Credence Systems Corporation
215 Fourier Avenue
Fremont, CA  94539

                    Re:  Credence Systems Corporation Registration Statement on
                         Form S-8 for an aggregate of 174,678 Shares of Common
                         Stock

Ladies and Gentlemen:

                    We have acted as counsel to Credence Systems Corporation, a
Delaware corporation (the "Company"), in connection with the registration on
Form S-8 (the "Registration Statement") under the Securities Act of 1933, as
amended, of 174,678 shares of the Company's common stock ("Common Stock")
issuable in the aggregate under the TMT, Inc. 1996 Stock Option Plan (the
"Plan"). The Plan, together with the outstanding options under the Plan, has
been assumed by the Company in connection with the Company's acquisition of TMT,
Inc. pursuant to an Agreement and Plan of Reorganization dated May 12, 2000 (the
"Plan of Reorganization").

                    This opinion is being furnished in accordance with the
requirements of Item 8 of Form S-8 and Item 601(b)(5)(i) of Regulation S-K.

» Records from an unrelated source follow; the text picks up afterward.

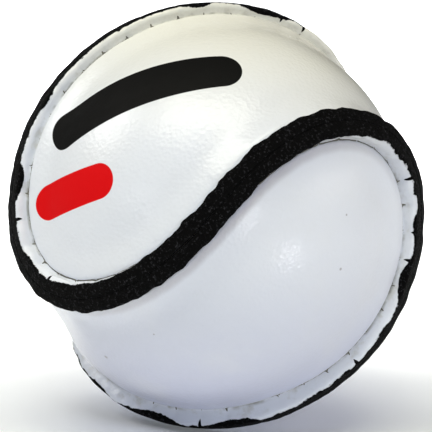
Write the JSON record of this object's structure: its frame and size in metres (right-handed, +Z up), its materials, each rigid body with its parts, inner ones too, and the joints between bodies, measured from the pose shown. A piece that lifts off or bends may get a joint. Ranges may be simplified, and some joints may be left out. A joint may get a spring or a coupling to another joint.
{
  "type": "hurling ball",
  "caption": "Hand-sewn hurling ball: two white leather figure-of-eight panels joined by one raised black-topped seam, over a yarn-wound cork centre.",
  "frame": {"origin": "the centre of the ball, which is the centre of the sphere of the leather and the ball's centroid", "axes": "+Z up as the ball is shown resting; the middle of the front S of the seam faces -Y, raised 12 degrees, and the seam repeats after a half turn about that direction"},
  "size_m": [0.0726, 0.0759, 0.0754],
  "materials": {
    "cover_leather": "white coated leather with fine grain and a soft sheen; the cut edge along the rib is rough and dyed matt black",
    "waxed_thread": "waxed linen thread, dark",
    "latex": "brushed-on cured latex",
    "cotton_yarn": "fine wound cotton yarn",
    "wool_yarn": "thick wound wool yarn",
    "cork": "turned natural cork"
  },
  "bodies": {
    "root": {"cover_panel_upper": "cover_leather", "cover_panel_lower": "cover_leather", "seam_thread_lower": "waxed_thread", "seam_thread_upper": "waxed_thread", "latex_skin": "latex", "outer_winding": "cotton_yarn", "inner_winding": "wool_yarn", "cork_centre": "cork"}
  },
  "joints": []
}
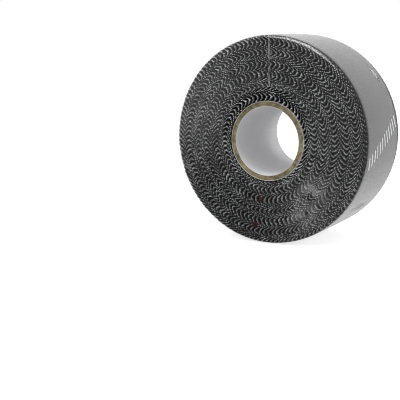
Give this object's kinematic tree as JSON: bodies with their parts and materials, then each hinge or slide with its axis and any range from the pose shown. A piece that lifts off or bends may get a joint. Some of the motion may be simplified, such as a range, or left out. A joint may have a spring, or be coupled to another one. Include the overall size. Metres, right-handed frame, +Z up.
{
  "type": "grip tape roll",
  "caption": "Roll of black pinked-edge cloth grip tape wound on a paperboard core and held in a clear printed shrink film that is open over the middle of each face.",
  "frame": {"origin": "on the core's axis, halfway between the roll's two faces", "axes": "+Y along the roll's axis from the front face to the back face, +Z up with the roll standing on its rim, +X to the right as seen from the front"},
  "size_m": [0.0801, 0.0382, 0.0801],
  "materials": {
    "white_paper": "matte",
    "core_board": "matte",
    "black_cloth": "matte",
    "clear_film": "gloss",
    "white_ink": "satin"
  },
  "bodies": {
    "root": {"core_bore_liner": "white_paper", "core_board_ply_1": "core_board", "core_board_ply_2": "core_board", "core_board_ply_3": "core_board", "core_outer_wrap": "white_paper", "tape_winding": "black_cloth", "tape_outer_turn": "black_cloth", "shrink_sleeve": "clear_film", "sleeve_seam": "clear_film", "sleeve_print": "white_ink"}
  },
  "joints": []
}
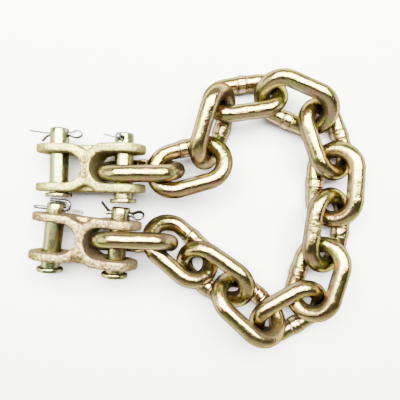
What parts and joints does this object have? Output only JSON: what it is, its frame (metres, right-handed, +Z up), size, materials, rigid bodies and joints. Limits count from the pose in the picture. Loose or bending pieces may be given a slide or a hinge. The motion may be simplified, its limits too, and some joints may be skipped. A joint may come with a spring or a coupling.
{
  "type": "short chain with double clevises",
  "caption": "Short length of welded round-wire chain lying in a loop, with a forged double clevis pinned to each end.",
  "frame": {"origin": "centre of the bounding box, at floor level", "axes": "+Z up from the floor; +X from the clevises towards the far end of the chain loop; +Y towards the upper clevis"},
  "size_m": [0.1926, 0.1604, 0.0335],
  "materials": {
    "chromated_link": "glossy yellow chromate",
    "pale_forging": "satin yellow chromate",
    "rosy_forging": "satin yellow chromate, rosy tint",
    "chromated_pin": "glossy yellow chromate",
    "bright_zinc": "bright zinc"
  },
  "bodies": {
    "chain": {"chain_link_01": "chromated_link", "chain_link_02": "chromated_link", "chain_link_03": "chromated_link", "chain_link_04": "chromated_link", "chain_link_05": "chromated_link", "chain_link_06": "chromated_link", "chain_link_07": "chromated_link", "chain_link_08": "chromated_link", "chain_link_09": "chromated_link", "chain_link_10": "chromated_link", "chain_link_11": "chromated_link", "chain_link_12": "chromated_link", "chain_link_13": "chromated_link", "chain_link_14": "chromated_link"},
    "upper_end": {"upper_clevis": "pale_forging", "upper_inner_pin": "chromated_pin", "upper_outer_pin": "chromated_pin", "upper_inner_split_pin": "bright_zinc", "upper_outer_split_pin": "bright_zinc"},
    "lower_end": {"lower_clevis": "rosy_forging", "lower_inner_pin": "chromated_pin", "lower_outer_pin": "chromated_pin", "lower_inner_split_pin": "bright_zinc", "lower_outer_split_pin": "bright_zinc"}
  },
  "joints": [
    {"name": "upper_clevis_swing", "type": "hinge", "parent": "chain", "child": "upper_end", "pos_m": [-0.04023, 0.02275, 0.01645], "axis": [0.0174, 0.9998, 0], "range_deg": [0, 40]},
    {"name": "lower_clevis_swing", "type": "hinge", "parent": "chain", "child": "lower_end", "pos_m": [-0.04383, -0.01975, 0.01645], "axis": [0.1045, 0.9945, 0], "range_deg": [0, 45]}
  ]
}
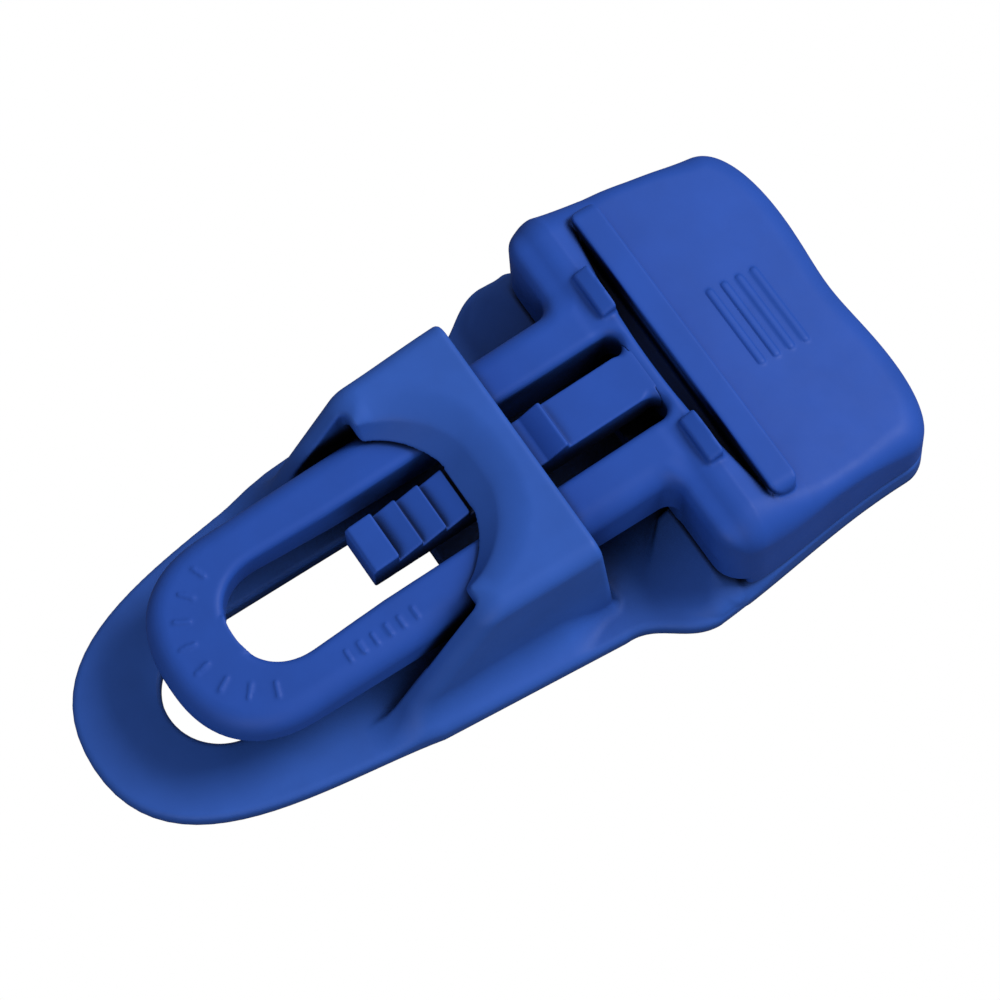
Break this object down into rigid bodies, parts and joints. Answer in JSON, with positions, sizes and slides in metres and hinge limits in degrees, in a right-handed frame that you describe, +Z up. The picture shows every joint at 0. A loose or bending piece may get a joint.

                    We have reviewed the Company's charter documents, the Plan
of Reorganization and the corporate proceedings taken by the Company in
connection with the assumption of the Plan and the outstanding options
thereunder. Based on such review, we are of the opinion that if, as and when
the shares of Common Stock are issued and sold (and the consideration therefor
received) pursuant to the provisions of the option agreements duly authorized
under the Plan and in accordance with the Registration Statement, such shares
will be duly authorized, legally issued, fully paid and non-assessable.

                    We consent to the filing of this opinion letter as
Exhibit 5.1 to the Registration Statement.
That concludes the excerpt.